Solving this problem presented several key challenges. In this article, we’ll focus on one key modeling challenge and one key engineering challenge:

Modeling challenge — labeling with incomplete ground truth information. The target variable “y” for the Hamlet models is whether the customer is a business customer or not. Since we do not know if an arbitrary site visitor is shopping for business or not, we took a three-step approach for creating ground truth labels for model training, which is described in the next section.
Engineering challenge — meeting real-time SLAs without compromising on feature richness. We decided on a real time architecture for Hamlet OC (as opposed to batch next-day processing) because customers are 3x as likely to enroll in Wayfair Professional if we reach out immediately after an order is placed (either through a phone call, email, or on-site messaging if they remain on site after ordering). Real time models follow strict execution SLAs in order to effectively drive downstream outreach. Meeting these SLAs with a relatively large feature set that includes both historical and real-time features posed an engineering challenge.

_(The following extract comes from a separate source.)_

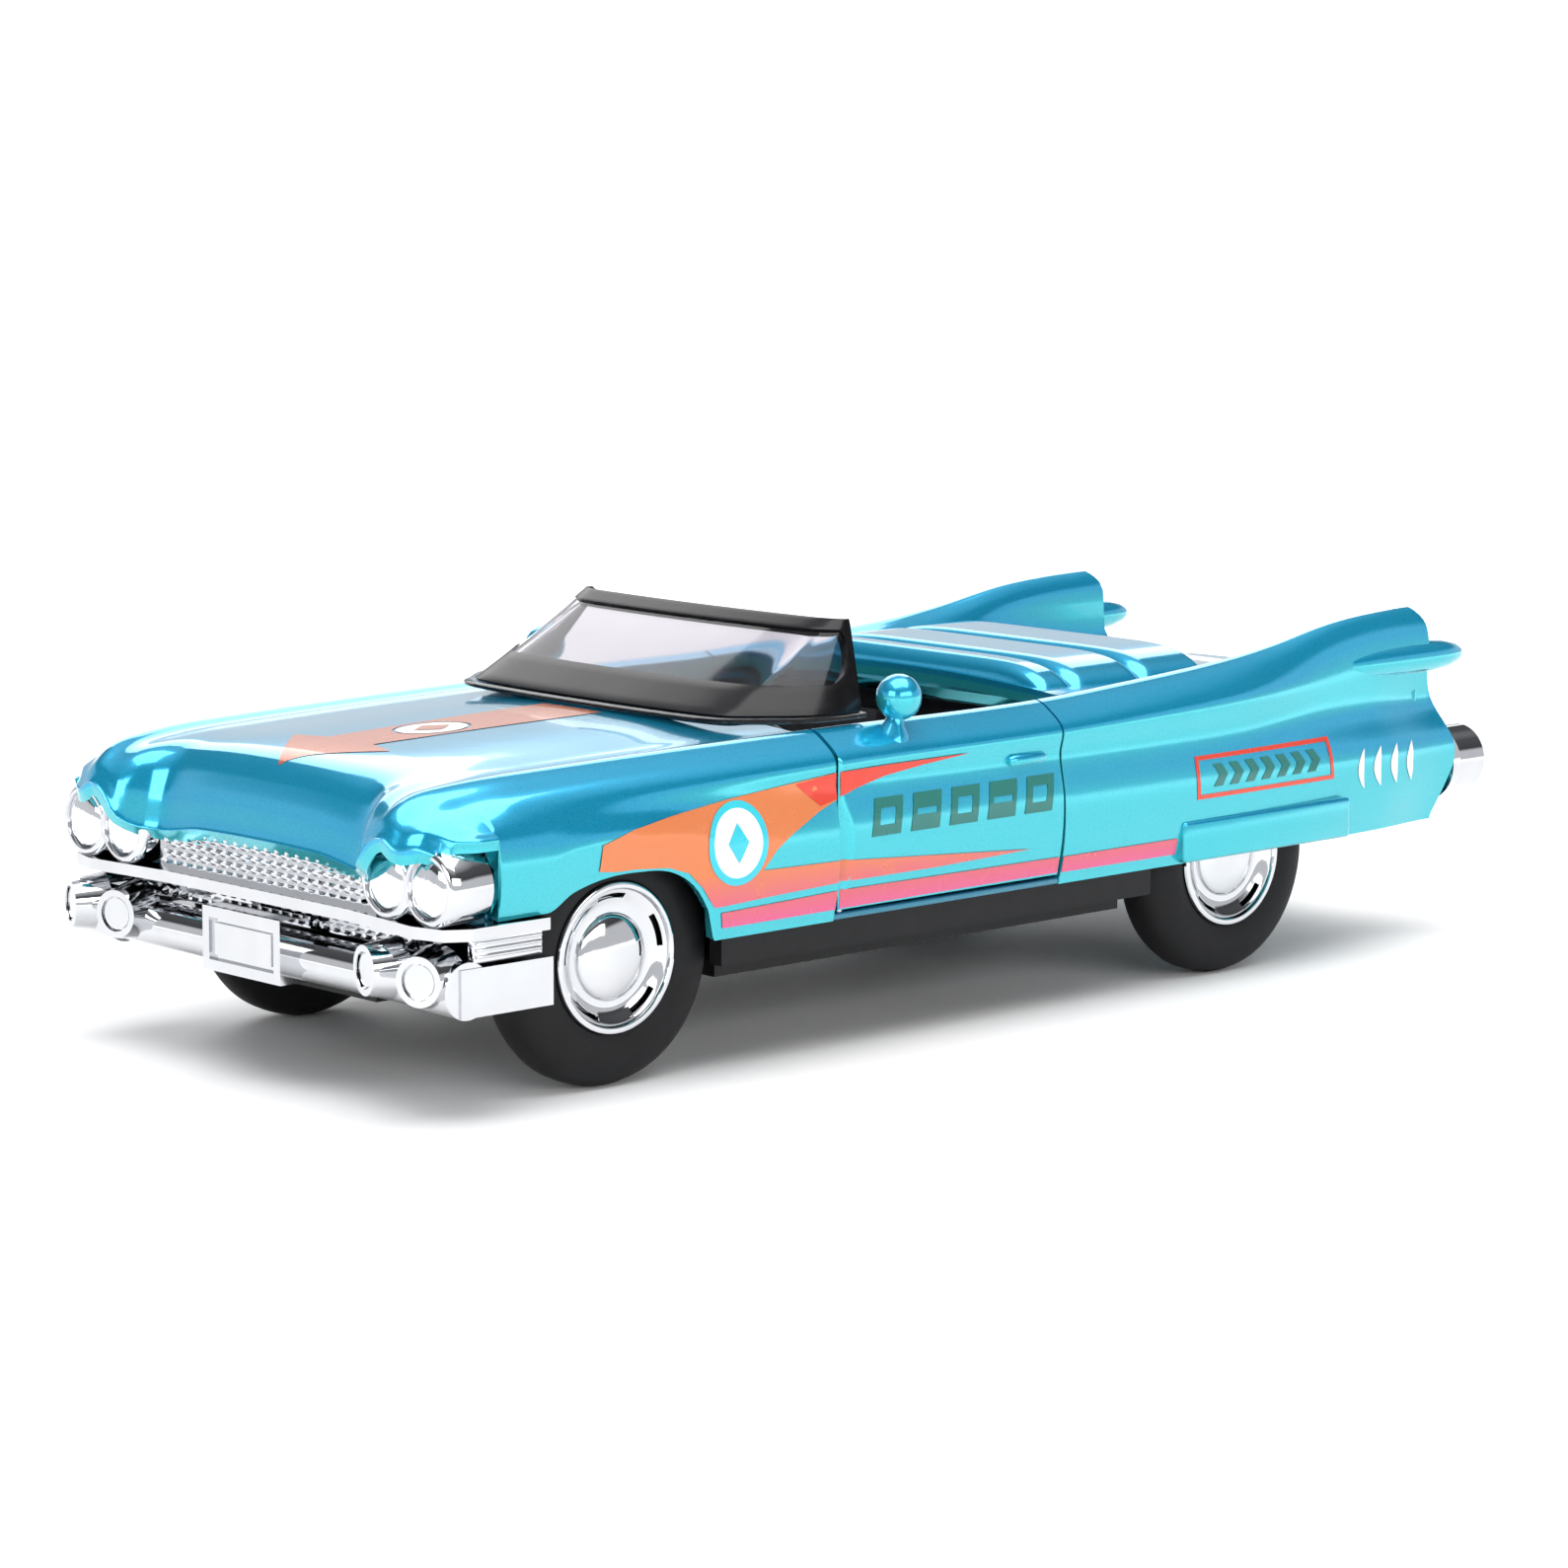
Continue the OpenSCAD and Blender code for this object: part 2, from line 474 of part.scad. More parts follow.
// ---- wheels ----
module tyre(x, s) color([0.03, 0.03, 0.032]) translate([x, s * (track_half - tyre_w), tyre_r]) rotate([-90 * s, 0, 0])
  rotate_extrude($fn = 96) polygon([[rim_r - 0.9, 0.6], [rim_r + 0.6, 0], [tyre_r - 1.2, 0.3], [tyre_r - 0.3, 0.9],
    [tyre_r, 1.9], [tyre_r, tyre_w - 1.9], [tyre_r - 0.3, tyre_w - 0.9], [tyre_r - 1.2, tyre_w - 0.3],
    [rim_r + 0.6, tyre_w], [rim_r + seat_gap, tyre_w - 0.5], [rim_r + seat_gap, tyre_w - 1.2], [rim_r - 0.9, tyre_w - 1.6]]);
module wheel(x, s) color([0.85, 0.86, 0.88]) translate([x, s * (track_half - tyre_w), tyre_r]) rotate([-90 * s, 0, 0]) {
  difference() {
    rotate_extrude($fn = 96) polygon([[axle_r, 1.2], [2.6, 1.2], [2.6, 3.2], [rim_r - 0.95, 3.2], [rim_r - 0.95, tyre_w - 1.6],
      [rim_r, tyre_w - 1.15], [rim_r, tyre_w - 0.2], [rim_r - 0.3, tyre_w + 0.05], [rim_r - 0.9, tyre_w + 0.05],
      [rim_r - 1.4, tyre_w - 0.5], [4.1, tyre_w - 1.2], [3.7, tyre_w - 0.85], [axle_r, tyre_w - 0.85]]);
    for (a = [0 : 5]) rotate([0, 0, a * 60]) for (b = [-9, 0, 9]) rotate([0, 0, b])
      translate([5.1, 0, tyre_w - 1.6]) cylinder(r = 0.42, h = 3, $fn = 24);
  }
  // domed cap
  translate([0, 0, tyre_w - 7]) intersection() {
    sphere(r = 7.1);
    translate([0, 0, 6.1]) cylinder(r = 3.45, h = 5);
  }
}
module tyre_front_left() tyre(front_x, 1);
module tyre_front_right() tyre(front_x, -1);
module tyre_rear_left() tyre(rear_x, 1);
module tyre_rear_right() tyre(rear_x, -1);
module wheel_front_left() wheel(front_x, 1);
module wheel_front_right() wheel(front_x, -1);
module wheel_rear_left() wheel(rear_x, 1);
module wheel_rear_right() wheel(rear_x, -1);
module axle(x) color([0.6, 0.6, 0.62]) translate([x, -track_half + 0.5, tyre_r]) rotate([-90, 0, 0])
  cylinder(r = axle_r - eps, h = 2 * track_half - 1);
module front_axle() axle(front_x);
module rear_axle() axle(rear_x);

// ---- pull-back motor ----
gear_y = -4.6;      // plane of the first gear pair
train_y = -2.1;     // plane of the barrel gears
gear_w = 1.8;
drum_y = train_y + gear_w;          // the spring's drum stands on the barrel gear
housing_y = 6.2;    // half width of the motor box
wall = 1;

// one tooth: height over the pitch circle in modules, half width in pitches
tooth = [[-1.15, -0.34], [0, -0.22], [0.85, -0.1], [0.85, 0.1], [0, 0.22], [-1.15, 0.34]];
// spur gear outline with n teeth, one centred on angle a
module gear_outline(n, a) {
  r = gear_m * n / 2;
  step = 360 / n;
  polygon([for (i = [0 : n - 1]) for (q = tooth)
      let (rr = r + q[0] * gear_m, c = a + (i + q[1]) * step) [rr * cos(c), rr * sin(c)]]);
}
module gear(x, y, n, a, w) {
  translate([x, y + w, motor_z]) rotate([90, 0, 0]) linear_extrude(w) gear_outline(n, a);
}
module bore_y(x, r, y0, y1) {
  translate([x, y0, motor_z]) rotate([-90, 0, 0]) cylinder(r = r, h = y1 - y0);
}
module axle_pinion() color([0.8, 0.8, 0.75]) difference() {
  gear(rear_x, gear_y, pinion_teeth, 0, gear_w);
  bore_y(rear_x, axle_r, gear_y - 1, gear_y + gear_w + 1);
}
module compound_gear() color([0.85, 0.85, 0.8]) difference() {
  union() {
    gear(compound_x, gear_y, compound_big, 180 + 180 / compound_big, gear_w);
    bore_y(compound_x, 1.5, gear_y + gear_w - eps, train_y + eps);
    gear(compound_x, train_y, compound_small, 0, gear_w);
  }
  bore_y(compound_x, 0.6 + run_fit, gear_y - 1, train_y + gear_w + 1);
}
module compound_pin() color([0.6, 0.6, 0.62])
  bore_y(compound_x, 0.6, -housing_y + 0.1, housing_y - 0.1);
barrel_r = gear_m * barrel_teeth / 2 - 0.6;
module spring_barrel() color([0.85, 0.85, 0.8]) difference() {
  union() {
    gear(barrel_x, train_y, barrel_teeth, 180 + 180 / barrel_teeth, gear_w);
    bore_y(barrel_x, barrel_r, drum_y - 0.1, drum_y + 4.4);
  }
  bore_y(barrel_x, barrel_r - 0.6, drum_y + 0.3, drum_y + 5);
  bore_y(barrel_x, 1.1 + run_fit, train_y - 1, drum_y + 1);
}
// coiled strip inside the barrel
module mainspring() color([0.35, 0.37, 0.42])
  translate([barrel_x, drum_y + 3.8, motor_z]) rotate([90, 0, 0]) linear_extrude(3.2)
    for (r = [barrel_r - 1 : -0.7 : 1.9]) difference() {
      circle(r = r + 0.12);
      circle(r = r - 0.12);
    }
module barrel_arbor() color([0.6, 0.6, 0.62])
  bore_y(barrel_x, 1.1, -housing_y + 0.1, housing_y - 0.1);

// the motor box clears the barrel's teeth above and below
box_half = gear_m * (barrel_teeth / 2 + 0.85) + 0.26 + wall;
box_low = motor_z - box_half;
box_top = motor_z + box_half;
ear_x = [box_x0 + 1.7, box_x1 - 1.4];
module motor_housing() color([0.1, 0.1, 0.11]) difference() {
  box([box_x0, -housing_y, box_low], [box_x1, housing_y - wall, box_top]);
  box([box_x0 + wall, -housing_y + wall, box_low + wall], [box_x1 - wall, housing_y, box_top - wall]);
  bore_y(rear_x, axle_r + run_fit, -housing_y - 1, housing_y);
  bore_y(compound_x, 0.6, -housing_y - 1, housing_y);
  bore_y(barrel_x, 1.1, -housing_y - 1, housing_y);
}
module motor_cover() color([0.12, 0.12, 0.13]) difference() {
  box([box_x0, housing_y - wall + seat_gap, box_low], [box_x1, housing_y, box_top]);
  bore_y(rear_x, axle_r + run_fit, 0, housing_y + 1);
  bore_y(compound_x, 0.6, 0, housing_y + 1);
  bore_y(barrel_x, 1.1, 0, housing_y + 1);
  for (x = ear_x) translate([0, 0, 5]) bore_y(x, 0.45, 0, housing_y + 1);
}
module motor_screws() color([0.6, 0.6, 0.62]) for (x = ear_x) translate([0, 0, 5]) {
  bore_y(x, 0.4, housing_y - wall, housing_y + eps);
  bore_y(x, 0.8, housing_y, housing_y + 0.5);
}

body_shell();
door_left();
door_right();
hinge_pin_left();
hinge_pin_right();
windscreen_glass();
windscreen_frame();
interior_tub();
front_seat();
rear_seat();
dashboard();
steering_wheel();
headlamp_pod_left();
headlamp_pod_right();
grille();
front_bumper();
rear_bumper();
chassis_base();
base_screws();
transit_post();
front_axle();
tyre_front_left();
tyre_front_right();
wheel_front_left();
wheel_front_right();
rear_axle();
tyre_rear_left();
tyre_rear_right();
wheel_rear_left();
wheel_rear_right();
axle_pinion();
compound_gear();
compound_pin();
spring_barrel();
mainspring();
barrel_arbor();
motor_housing();
motor_cover();
motor_screws();
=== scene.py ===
import json
import math
import bmesh
import bpy
from mathutils import Matrix, Vector


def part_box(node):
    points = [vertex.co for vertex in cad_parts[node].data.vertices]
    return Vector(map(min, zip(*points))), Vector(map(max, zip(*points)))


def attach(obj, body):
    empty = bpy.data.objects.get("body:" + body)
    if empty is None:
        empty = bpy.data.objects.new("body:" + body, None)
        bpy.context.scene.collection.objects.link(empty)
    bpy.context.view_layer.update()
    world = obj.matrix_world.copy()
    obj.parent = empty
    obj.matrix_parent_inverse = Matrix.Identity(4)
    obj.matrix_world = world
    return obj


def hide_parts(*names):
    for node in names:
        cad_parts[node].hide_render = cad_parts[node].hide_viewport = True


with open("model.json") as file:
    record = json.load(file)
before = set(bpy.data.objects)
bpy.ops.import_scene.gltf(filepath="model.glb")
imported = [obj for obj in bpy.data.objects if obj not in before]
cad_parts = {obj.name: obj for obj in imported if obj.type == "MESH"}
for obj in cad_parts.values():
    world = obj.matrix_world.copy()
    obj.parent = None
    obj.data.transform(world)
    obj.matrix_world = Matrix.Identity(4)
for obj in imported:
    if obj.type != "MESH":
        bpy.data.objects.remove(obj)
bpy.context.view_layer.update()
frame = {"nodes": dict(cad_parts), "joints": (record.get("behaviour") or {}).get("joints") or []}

# Places on the car in millimetres: the two axles and the doors' ends are read from the packed
# part, and the nose, tail, belt line and ground clearance of the body are set out from them.
MM = 0.001
spin = {j["name"]: Vector(j["pos_m"]) / MM for j in frame["joints"]}
front_x = spin["front_wheel_spin"].x
rear_x = spin["rear_wheel_spin"].x
axle_z = spin["front_wheel_spin"].z
door_low, door_high = [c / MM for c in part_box("door_left")]
seam_x, door_rear, door_z = door_high.x, door_low.x, door_low.z
belt = 31
half_width = 28.5
nose = front_x + 25
tail = rear_x - 30.5
body_low = 13


def clamp(value):
    return min(1.0, max(0.0, value))


def build(name, verts, faces):
    """A new mesh object from points in millimetres, with loose points dropped."""
    used = sorted({i for f in faces for i in f})
    place = {old: new for new, old in enumerate(used)}
    mesh = bpy.data.meshes.new(name)
    mesh.from_pydata([[c * MM for c in verts[i]] for i in used], [],
                     [[place[i] for i in f] for f in faces])
    mesh.validate()
    piece = bpy.data.objects.new(name, mesh)
    bpy.context.scene.collection.objects.link(piece)
    return piece


def apply_modifiers(piece):
    bpy.ops.object.select_all(action="DESELECT")
    bpy.context.view_layer.objects.active = piece
    piece.select_set(True)
    for modifier in list(piece.modifiers):
        bpy.ops.object.modifier_apply(modifier=modifier.name)


def thicken(piece, thickness):
    """Gives a sheet a wall of that many millimetres behind its outer face."""
    solid = piece.modifiers.new("wall", "SOLIDIFY")
    solid.thickness = thickness * MM
    solid.offset = -1
    apply_modifiers(piece)


def soften(piece, width, angle=40):
    """Small rounded edges, then smooth shading up to that angle."""
    bevel = piece.modifiers.new("rounding", "BEVEL")
    bevel.width = width * MM
    bevel.segments = 3
    bevel.limit_method = "ANGLE"
    bevel.angle_limit = math.radians(32)
    apply_modifiers(piece)
    smooth(piece, angle)


def smooth(piece, angle=35):
    bpy.ops.object.select_all(action="DESELECT")
    bpy.context.view_layer.objects.active = piece
    piece.select_set(True)
    bpy.ops.object.shade_smooth_by_angle(angle=math.radians(angle))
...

Challenge 1: Labeling with incomplete ground truth information

As many “true” business customers browse and shop our consumer storefront without enrolling in Wayfair Professional, we cannot assume that all shoppers in the B2C experience should be negatively labeled for model training. In order to solve this problem, we followed a 3-step approach:

Label known B2B and B2C customers: positively label existing Wayfair Professional customers, and negatively label customers who self-identified as consumers (for example, by opting out of Wayfair Professional marketing in the past).
Augment the positive label set using record linkage algorithms: use an in-house record linkage algorithm to match customers to known businesses based on shipping and billing addresses. Known business data is acquired through public records or third-party firmographic data providers.
Complete the label set with synthetic labels: the previous steps provide high quality labels, but at a low volume compared to the overall Wayfair customer universe. To grow the training set for the real time model, we trained a neural network to estimate “isB2B” probabilities for all of the previously unlabeled customers. Finally, we positively labeled customers with P(isB2B) > c, and negatively labeled customers with P(isB2B) < 1-c. c is our confidence threshold for synthetic labeling, which becomes a hyperparameter in the overall model training exercise.

a flow diagram shows how we use first heuristics, then a neural network to separate positive labels from negative labels — We used a combination of heuristics and an offline neural network to separate B2B and B2C customers for our training dataset. Note that the neural network used here does not have the SLA constraint of our real-time model, so we can use it to "bootstrap" our way into a lightweight online model.

Challenge 2: Meeting real-time SLAs without compromising on feature richness

Wayfair Professional serves a diverse array of clients ranging from small businesses such as designers and contractors, to institutional clients such as universities and hotel chains. With so many different shopping patterns, we need a large feature set to capture salient signals across such a wide variety of customers. In total, Hamlet uses over 100 features pulled from real-time site browsing activity, order data, marketing interactions (e.g., ad clicks or email engagement), public databases, and third-party firmographic data vendors.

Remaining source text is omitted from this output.